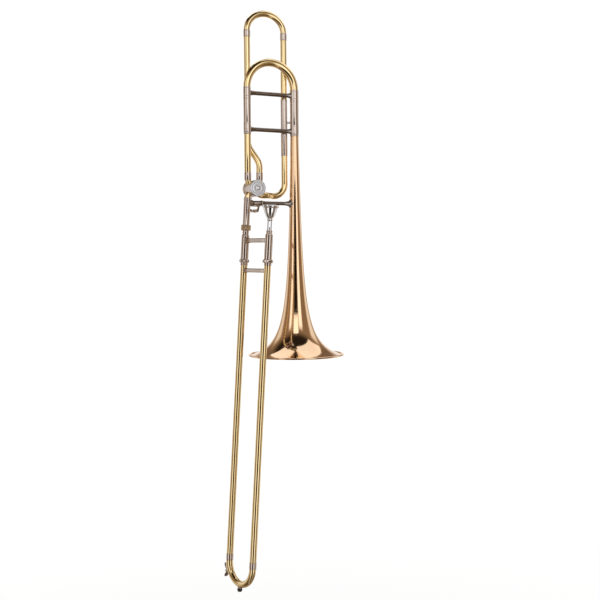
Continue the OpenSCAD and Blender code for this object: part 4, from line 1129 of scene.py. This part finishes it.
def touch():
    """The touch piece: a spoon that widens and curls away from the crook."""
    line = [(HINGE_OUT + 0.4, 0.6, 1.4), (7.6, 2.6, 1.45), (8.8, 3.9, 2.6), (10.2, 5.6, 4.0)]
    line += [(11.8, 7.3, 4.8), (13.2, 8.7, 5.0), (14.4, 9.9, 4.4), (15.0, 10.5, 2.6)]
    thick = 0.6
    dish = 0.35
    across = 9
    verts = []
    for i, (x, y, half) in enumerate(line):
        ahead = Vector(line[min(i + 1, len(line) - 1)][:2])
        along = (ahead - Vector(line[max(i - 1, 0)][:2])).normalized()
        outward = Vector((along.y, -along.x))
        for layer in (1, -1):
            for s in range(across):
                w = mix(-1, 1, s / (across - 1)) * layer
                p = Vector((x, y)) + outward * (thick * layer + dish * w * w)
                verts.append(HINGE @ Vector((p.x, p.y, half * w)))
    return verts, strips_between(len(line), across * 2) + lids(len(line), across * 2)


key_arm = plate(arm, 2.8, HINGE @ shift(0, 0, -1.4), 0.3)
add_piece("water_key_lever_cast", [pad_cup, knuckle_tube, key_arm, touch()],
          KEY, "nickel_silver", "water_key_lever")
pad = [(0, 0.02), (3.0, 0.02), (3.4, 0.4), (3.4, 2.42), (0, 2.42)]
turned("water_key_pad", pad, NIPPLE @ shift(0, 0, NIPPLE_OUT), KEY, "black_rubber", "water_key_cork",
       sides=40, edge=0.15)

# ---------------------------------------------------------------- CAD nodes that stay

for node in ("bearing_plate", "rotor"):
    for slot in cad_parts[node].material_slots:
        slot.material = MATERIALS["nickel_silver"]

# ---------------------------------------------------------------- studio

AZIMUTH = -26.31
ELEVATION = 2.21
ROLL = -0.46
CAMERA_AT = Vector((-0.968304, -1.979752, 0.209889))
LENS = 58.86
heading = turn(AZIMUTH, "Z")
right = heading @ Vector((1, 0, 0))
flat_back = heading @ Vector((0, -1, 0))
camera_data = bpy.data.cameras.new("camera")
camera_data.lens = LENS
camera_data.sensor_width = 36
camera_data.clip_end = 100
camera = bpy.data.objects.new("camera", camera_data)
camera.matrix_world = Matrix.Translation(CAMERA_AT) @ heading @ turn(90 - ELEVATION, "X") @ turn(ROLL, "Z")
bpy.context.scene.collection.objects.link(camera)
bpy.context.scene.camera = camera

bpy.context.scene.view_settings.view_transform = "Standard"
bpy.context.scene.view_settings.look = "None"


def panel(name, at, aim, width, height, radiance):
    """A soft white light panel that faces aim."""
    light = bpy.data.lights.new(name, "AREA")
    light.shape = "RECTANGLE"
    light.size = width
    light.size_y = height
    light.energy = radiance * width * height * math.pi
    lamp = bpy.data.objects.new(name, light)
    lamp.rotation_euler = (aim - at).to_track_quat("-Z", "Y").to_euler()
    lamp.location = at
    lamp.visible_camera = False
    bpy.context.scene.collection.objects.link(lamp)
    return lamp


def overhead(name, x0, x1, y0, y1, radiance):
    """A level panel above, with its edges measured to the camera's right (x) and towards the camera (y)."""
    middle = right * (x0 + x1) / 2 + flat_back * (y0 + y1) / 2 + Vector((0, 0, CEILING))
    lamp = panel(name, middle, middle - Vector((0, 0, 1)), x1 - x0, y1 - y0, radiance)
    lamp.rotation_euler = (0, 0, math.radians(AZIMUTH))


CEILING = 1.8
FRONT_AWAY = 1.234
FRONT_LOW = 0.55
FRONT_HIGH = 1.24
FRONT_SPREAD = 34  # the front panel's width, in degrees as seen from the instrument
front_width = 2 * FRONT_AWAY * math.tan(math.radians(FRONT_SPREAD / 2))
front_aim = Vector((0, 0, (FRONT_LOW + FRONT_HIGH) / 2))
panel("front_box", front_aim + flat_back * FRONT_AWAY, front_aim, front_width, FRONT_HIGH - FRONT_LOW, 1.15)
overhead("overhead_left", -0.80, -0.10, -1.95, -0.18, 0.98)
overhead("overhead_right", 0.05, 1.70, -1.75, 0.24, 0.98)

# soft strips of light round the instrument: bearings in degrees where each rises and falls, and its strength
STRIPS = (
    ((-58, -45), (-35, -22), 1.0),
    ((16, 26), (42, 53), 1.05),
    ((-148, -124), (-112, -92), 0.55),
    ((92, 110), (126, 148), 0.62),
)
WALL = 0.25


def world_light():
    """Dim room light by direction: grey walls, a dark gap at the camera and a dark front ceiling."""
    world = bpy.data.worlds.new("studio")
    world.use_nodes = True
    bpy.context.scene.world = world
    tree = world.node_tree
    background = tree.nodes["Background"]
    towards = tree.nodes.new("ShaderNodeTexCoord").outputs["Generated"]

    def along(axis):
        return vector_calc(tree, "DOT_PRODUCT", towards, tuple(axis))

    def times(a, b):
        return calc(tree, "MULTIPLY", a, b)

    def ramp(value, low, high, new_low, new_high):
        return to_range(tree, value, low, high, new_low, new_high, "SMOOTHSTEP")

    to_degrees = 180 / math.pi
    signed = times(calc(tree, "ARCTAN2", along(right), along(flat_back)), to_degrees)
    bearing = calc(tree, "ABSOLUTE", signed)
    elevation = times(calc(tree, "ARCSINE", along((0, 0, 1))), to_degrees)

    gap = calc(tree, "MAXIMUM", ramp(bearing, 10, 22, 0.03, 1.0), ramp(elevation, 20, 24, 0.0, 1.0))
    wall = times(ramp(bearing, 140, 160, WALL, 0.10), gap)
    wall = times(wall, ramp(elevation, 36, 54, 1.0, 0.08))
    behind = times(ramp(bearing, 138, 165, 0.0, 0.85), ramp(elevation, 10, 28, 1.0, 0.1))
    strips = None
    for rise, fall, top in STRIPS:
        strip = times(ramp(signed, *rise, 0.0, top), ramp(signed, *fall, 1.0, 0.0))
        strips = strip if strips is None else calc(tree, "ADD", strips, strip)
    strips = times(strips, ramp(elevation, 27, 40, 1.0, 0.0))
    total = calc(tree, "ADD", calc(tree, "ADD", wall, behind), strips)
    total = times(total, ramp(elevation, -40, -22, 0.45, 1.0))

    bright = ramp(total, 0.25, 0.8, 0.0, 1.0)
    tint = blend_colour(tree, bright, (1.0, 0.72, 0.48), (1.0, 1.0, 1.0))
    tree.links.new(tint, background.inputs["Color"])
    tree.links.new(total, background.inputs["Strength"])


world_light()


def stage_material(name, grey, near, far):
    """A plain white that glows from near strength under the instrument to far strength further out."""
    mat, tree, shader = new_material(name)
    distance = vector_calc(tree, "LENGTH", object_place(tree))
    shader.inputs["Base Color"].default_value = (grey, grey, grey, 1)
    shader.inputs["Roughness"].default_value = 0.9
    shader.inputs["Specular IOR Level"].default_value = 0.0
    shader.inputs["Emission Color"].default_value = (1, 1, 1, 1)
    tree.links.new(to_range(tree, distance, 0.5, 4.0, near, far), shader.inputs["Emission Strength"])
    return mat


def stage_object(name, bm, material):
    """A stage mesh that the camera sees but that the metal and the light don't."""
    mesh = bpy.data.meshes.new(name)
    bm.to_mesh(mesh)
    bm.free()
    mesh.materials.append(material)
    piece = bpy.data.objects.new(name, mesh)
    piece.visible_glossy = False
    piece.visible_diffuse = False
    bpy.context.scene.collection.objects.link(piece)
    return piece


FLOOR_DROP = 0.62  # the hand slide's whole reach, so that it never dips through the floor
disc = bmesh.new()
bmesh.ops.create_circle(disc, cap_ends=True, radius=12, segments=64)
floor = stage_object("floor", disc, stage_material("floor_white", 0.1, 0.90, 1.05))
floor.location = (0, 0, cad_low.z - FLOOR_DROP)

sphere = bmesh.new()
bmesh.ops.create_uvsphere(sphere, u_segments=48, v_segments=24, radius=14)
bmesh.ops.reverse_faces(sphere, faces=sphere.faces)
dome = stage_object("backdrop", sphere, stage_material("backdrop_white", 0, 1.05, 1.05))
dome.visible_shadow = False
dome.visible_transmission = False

|---|

## REQUEST:
Only the lines from the opening of the material through the line with "return verts, strips_between(len(line), across" should be echoed, exactly as written.

## SOLUTION TO THE PROBLEM:
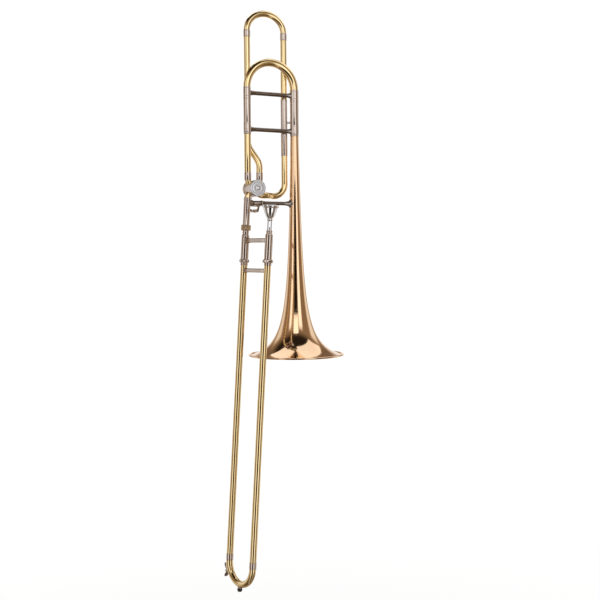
Continue the OpenSCAD and Blender code for this object: part 4, from line 1129 of scene.py. This part finishes it.
def touch():
    """The touch piece: a spoon that widens and curls away from the crook."""
    line = [(HINGE_OUT + 0.4, 0.6, 1.4), (7.6, 2.6, 1.45), (8.8, 3.9, 2.6), (10.2, 5.6, 4.0)]
    line += [(11.8, 7.3, 4.8), (13.2, 8.7, 5.0), (14.4, 9.9, 4.4), (15.0, 10.5, 2.6)]
    thick = 0.6
    dish = 0.35
    across = 9
    verts = []
    for i, (x, y, half) in enumerate(line):
        ahead = Vector(line[min(i + 1, len(line) - 1)][:2])
        along = (ahead - Vector(line[max(i - 1, 0)][:2])).normalized()
        outward = Vector((along.y, -along.x))
        for layer in (1, -1):
            for s in range(across):
                w = mix(-1, 1, s / (across - 1)) * layer
                p = Vector((x, y)) + outward * (thick * layer + dish * w * w)
                verts.append(HINGE @ Vector((p.x, p.y, half * w)))
    return verts, strips_between(len(line), across * 2) + lids(len(line), across * 2)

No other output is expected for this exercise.